Healthy diet, healthy heart
Everyone knows the Tick. For over 20 years the Heart Foundation Tick has featured on the packaging of a range of products and helped consumers make healthier food choices.
It’s one of the Heart Foundation’s most recognisable programmes and it’s one of New Zealand’s most trusted brands. Central to the success of the Tick programme is its credibility – credibility that stems from the rigorous criteria products must meet to carry the respected logo. “We’ve got 62 different categories and every category has different criteria,” says Deb Sue, Heart Foundation Tick Manager and dietitian. “It might be based around energy or reducing saturated fat and sodium, or increasing positive nutrients such as fibre, wholegrain content, fruit and vegetable content and calcium.” While the selection criteria are rigorous, the aim of the programme is simple. Says Deb Sue, “We’re trying to get people to be more aware of what they’re eating. Reducing saturated fat, keeping an eye on salt and then of course watching portion sizes and making sure you’re engaged in physical activity.” Potatoes fall into the plain fruit and vegetables category. “It’s important to include carbohydrate at each meal, but it’s what you do with that carbohydrate that makes the difference.
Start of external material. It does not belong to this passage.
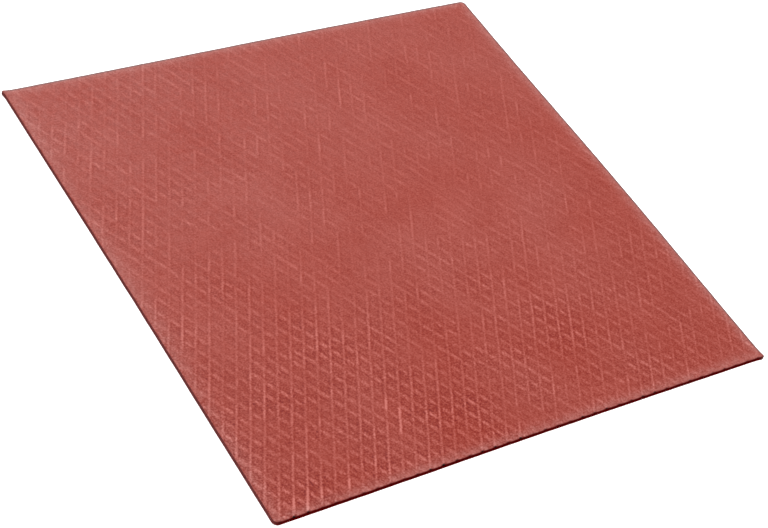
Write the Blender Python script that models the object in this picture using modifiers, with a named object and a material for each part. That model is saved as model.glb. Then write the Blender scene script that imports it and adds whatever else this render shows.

We make sure that any recipes that are on packaging comply with our Tick recipe guide – so they can’t be fried or have a lot of fat added to them.” Deb Sue says her team is always looking to get new companies and products on board with the Tick programme. “We’re always trying to raise the bar a little higher every year to make sure we’re improving the food supply of New Zealanders and thereby improving their overall health.” Frozen potato products have their very own category that takes into consideration the level of energy, saturated fat, sodium as well as the cooking methods listed on the product’s packaging. Deb Sue believes potatoes are an important part of New Zealanders’ diets. Having grown up in a potato growing family in Pukekohe, she’s spent a fair number of school and university holidays helping out in the paddocks. Despite being at the receiving end of an almost endless supply of potatoes, she has lost none
of her enthusiasm for the vegetable. “Potatoes would be one of my favourite foods because they’re so versatile. Coming into winter, there’s nothing better than leek and potato soup – delicious. I like to cook double so you’ve got potatoes to use the following day for a Spanish omelette or a potato hash. Sadly there has been that misconception that potatoes are somehow bad but like any vegetable, it’s really what to do to the potato that’s the issue. Load any vegetable up with cheese, sour cream and it’s not going to be great for you.”